INFORMATION SHOWN:
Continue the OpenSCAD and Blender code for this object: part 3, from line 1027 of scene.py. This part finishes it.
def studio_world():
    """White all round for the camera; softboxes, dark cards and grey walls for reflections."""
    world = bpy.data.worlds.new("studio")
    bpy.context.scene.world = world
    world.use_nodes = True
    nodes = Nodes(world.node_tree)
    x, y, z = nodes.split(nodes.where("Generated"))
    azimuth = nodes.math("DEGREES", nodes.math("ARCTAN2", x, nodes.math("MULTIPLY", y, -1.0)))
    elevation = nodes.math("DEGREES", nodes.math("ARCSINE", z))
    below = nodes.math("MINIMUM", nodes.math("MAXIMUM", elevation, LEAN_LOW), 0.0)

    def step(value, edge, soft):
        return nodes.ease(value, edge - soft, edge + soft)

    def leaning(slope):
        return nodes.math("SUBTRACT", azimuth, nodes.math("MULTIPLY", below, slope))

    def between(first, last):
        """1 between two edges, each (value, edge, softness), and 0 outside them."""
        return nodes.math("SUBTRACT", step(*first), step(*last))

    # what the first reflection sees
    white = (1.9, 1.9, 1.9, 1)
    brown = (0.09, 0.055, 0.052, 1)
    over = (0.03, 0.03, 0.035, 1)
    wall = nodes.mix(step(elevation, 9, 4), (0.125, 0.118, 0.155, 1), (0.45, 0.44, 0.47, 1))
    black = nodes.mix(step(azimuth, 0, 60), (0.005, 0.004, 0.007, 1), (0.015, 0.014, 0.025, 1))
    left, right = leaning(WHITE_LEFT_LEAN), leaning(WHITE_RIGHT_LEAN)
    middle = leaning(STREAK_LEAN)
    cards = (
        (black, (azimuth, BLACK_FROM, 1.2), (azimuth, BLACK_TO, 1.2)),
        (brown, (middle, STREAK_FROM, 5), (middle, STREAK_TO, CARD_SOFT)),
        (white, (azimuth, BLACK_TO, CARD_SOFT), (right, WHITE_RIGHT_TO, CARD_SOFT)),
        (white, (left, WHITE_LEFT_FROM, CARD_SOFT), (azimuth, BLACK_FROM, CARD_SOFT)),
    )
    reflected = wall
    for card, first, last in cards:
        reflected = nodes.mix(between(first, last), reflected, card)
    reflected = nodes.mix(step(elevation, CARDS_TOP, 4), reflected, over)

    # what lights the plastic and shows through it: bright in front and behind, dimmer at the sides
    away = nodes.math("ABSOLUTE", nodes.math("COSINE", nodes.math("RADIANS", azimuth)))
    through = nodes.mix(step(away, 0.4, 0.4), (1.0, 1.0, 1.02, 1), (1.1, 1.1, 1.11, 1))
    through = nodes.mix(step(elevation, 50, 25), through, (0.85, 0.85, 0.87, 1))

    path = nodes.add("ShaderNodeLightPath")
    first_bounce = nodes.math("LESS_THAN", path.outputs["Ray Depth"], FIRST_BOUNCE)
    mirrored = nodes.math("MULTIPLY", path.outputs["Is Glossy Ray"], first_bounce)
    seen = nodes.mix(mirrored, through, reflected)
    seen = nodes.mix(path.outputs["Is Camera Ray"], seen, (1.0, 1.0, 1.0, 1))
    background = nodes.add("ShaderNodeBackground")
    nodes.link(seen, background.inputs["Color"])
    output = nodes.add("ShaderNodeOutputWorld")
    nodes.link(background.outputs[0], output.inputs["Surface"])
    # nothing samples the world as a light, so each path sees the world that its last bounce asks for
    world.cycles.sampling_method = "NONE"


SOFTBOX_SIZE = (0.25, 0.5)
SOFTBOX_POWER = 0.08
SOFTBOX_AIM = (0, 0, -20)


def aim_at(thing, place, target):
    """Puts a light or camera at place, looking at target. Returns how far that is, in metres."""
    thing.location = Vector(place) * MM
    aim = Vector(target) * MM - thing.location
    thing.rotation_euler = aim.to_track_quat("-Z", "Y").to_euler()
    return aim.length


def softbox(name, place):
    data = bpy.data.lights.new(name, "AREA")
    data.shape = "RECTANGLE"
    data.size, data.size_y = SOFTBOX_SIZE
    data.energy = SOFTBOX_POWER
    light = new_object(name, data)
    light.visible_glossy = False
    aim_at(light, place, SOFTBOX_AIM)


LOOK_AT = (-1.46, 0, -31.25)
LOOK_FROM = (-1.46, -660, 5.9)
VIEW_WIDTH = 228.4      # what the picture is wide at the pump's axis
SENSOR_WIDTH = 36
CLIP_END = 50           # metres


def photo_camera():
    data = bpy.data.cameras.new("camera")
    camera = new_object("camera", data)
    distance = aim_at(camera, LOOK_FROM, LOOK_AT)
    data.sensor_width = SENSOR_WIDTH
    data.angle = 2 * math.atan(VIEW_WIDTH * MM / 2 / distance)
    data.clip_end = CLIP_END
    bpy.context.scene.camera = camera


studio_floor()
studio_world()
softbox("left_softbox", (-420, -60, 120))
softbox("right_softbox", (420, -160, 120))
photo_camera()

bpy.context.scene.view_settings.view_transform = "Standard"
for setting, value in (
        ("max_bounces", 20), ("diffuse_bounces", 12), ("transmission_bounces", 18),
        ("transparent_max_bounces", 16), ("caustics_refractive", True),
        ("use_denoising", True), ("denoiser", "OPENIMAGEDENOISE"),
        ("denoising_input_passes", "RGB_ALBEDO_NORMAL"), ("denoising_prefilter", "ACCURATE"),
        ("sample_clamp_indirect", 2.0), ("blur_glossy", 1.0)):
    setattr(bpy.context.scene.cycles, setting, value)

DIRECTIVE: Return the listing above in its exact form.

ANSWER TO THE EXERCISE:
Continue the OpenSCAD and Blender code for this object: part 3, from line 1027 of scene.py. This part finishes it.
def studio_world():
    """White all round for the camera; softboxes, dark cards and grey walls for reflections."""
    world = bpy.data.worlds.new("studio")
    bpy.context.scene.world = world
    world.use_nodes = True
    nodes = Nodes(world.node_tree)
    x, y, z = nodes.split(nodes.where("Generated"))
    azimuth = nodes.math("DEGREES", nodes.math("ARCTAN2", x, nodes.math("MULTIPLY", y, -1.0)))
    elevation = nodes.math("DEGREES", nodes.math("ARCSINE", z))
    below = nodes.math("MINIMUM", nodes.math("MAXIMUM", elevation, LEAN_LOW), 0.0)

    def step(value, edge, soft):
        return nodes.ease(value, edge - soft, edge + soft)

    def leaning(slope):
        return nodes.math("SUBTRACT", azimuth, nodes.math("MULTIPLY", below, slope))

    def between(first, last):
        """1 between two edges, each (value, edge, softness), and 0 outside them."""
        return nodes.math("SUBTRACT", step(*first), step(*last))

    # what the first reflection sees
    white = (1.9, 1.9, 1.9, 1)
    brown = (0.09, 0.055, 0.052, 1)
    over = (0.03, 0.03, 0.035, 1)
    wall = nodes.mix(step(elevation, 9, 4), (0.125, 0.118, 0.155, 1), (0.45, 0.44, 0.47, 1))
    black = nodes.mix(step(azimuth, 0, 60), (0.005, 0.004, 0.007, 1), (0.015, 0.014, 0.025, 1))
    left, right = leaning(WHITE_LEFT_LEAN), leaning(WHITE_RIGHT_LEAN)
    middle = leaning(STREAK_LEAN)
    cards = (
        (black, (azimuth, BLACK_FROM, 1.2), (azimuth, BLACK_TO, 1.2)),
        (brown, (middle, STREAK_FROM, 5), (middle, STREAK_TO, CARD_SOFT)),
        (white, (azimuth, BLACK_TO, CARD_SOFT), (right, WHITE_RIGHT_TO, CARD_SOFT)),
        (white, (left, WHITE_LEFT_FROM, CARD_SOFT), (azimuth, BLACK_FROM, CARD_SOFT)),
    )
    reflected = wall
    for card, first, last in cards:
        reflected = nodes.mix(between(first, last), reflected, card)
    reflected = nodes.mix(step(elevation, CARDS_TOP, 4), reflected, over)

    # what lights the plastic and shows through it: bright in front and behind, dimmer at the sides
    away = nodes.math("ABSOLUTE", nodes.math("COSINE", nodes.math("RADIANS", azimuth)))
    through = nodes.mix(step(away, 0.4, 0.4), (1.0, 1.0, 1.02, 1), (1.1, 1.1, 1.11, 1))
    through = nodes.mix(step(elevation, 50, 25), through, (0.85, 0.85, 0.87, 1))

    path = nodes.add("ShaderNodeLightPath")
    first_bounce = nodes.math("LESS_THAN", path.outputs["Ray Depth"], FIRST_BOUNCE)
    mirrored = nodes.math("MULTIPLY", path.outputs["Is Glossy Ray"], first_bounce)
    seen = nodes.mix(mirrored, through, reflected)
    seen = nodes.mix(path.outputs["Is Camera Ray"], seen, (1.0, 1.0, 1.0, 1))
    background = nodes.add("ShaderNodeBackground")
    nodes.link(seen, background.inputs["Color"])
    output = nodes.add("ShaderNodeOutputWorld")
    nodes.link(background.outputs[0], output.inputs["Surface"])
    # nothing samples the world as a light, so each path sees the world that its last bounce asks for
    world.cycles.sampling_method = "NONE"


SOFTBOX_SIZE = (0.25, 0.5)
SOFTBOX_POWER = 0.08
SOFTBOX_AIM = (0, 0, -20)


def aim_at(thing, place, target):
    """Puts a light or camera at place, looking at target. Returns how far that is, in metres."""
    thing.location = Vector(place) * MM
    aim = Vector(target) * MM - thing.location
    thing.rotation_euler = aim.to_track_quat("-Z", "Y").to_euler()
    return aim.length


def softbox(name, place):
    data = bpy.data.lights.new(name, "AREA")
    data.shape = "RECTANGLE"
    data.size, data.size_y = SOFTBOX_SIZE
    data.energy = SOFTBOX_POWER
    light = new_object(name, data)
    light.visible_glossy = False
    aim_at(light, place, SOFTBOX_AIM)


LOOK_AT = (-1.46, 0, -31.25)
LOOK_FROM = (-1.46, -660, 5.9)
VIEW_WIDTH = 228.4      # what the picture is wide at the pump's axis
SENSOR_WIDTH = 36
CLIP_END = 50           # metres


def photo_camera():
    data = bpy.data.cameras.new("camera")
    camera = new_object("camera", data)
    distance = aim_at(camera, LOOK_FROM, LOOK_AT)
    data.sensor_width = SENSOR_WIDTH
    data.angle = 2 * math.atan(VIEW_WIDTH * MM / 2 / distance)
    data.clip_end = CLIP_END
    bpy.context.scene.camera = camera


studio_floor()
studio_world()
softbox("left_softbox", (-420, -60, 120))
softbox("right_softbox", (420, -160, 120))
photo_camera()

bpy.context.scene.view_settings.view_transform = "Standard"
for setting, value in (
        ("max_bounces", 20), ("diffuse_bounces", 12), ("transmission_bounces", 18),
        ("transparent_max_bounces", 16), ("caustics_refractive", True),
        ("use_denoising", True), ("denoiser", "OPENIMAGEDENOISE"),
        ("denoising_input_passes", "RGB_ALBEDO_NORMAL"), ("denoising_prefilter", "ACCURATE"),
        ("sample_clamp_indirect", 2.0), ("blur_glossy", 1.0)):
    setattr(bpy.context.scene.cycles, setting, value)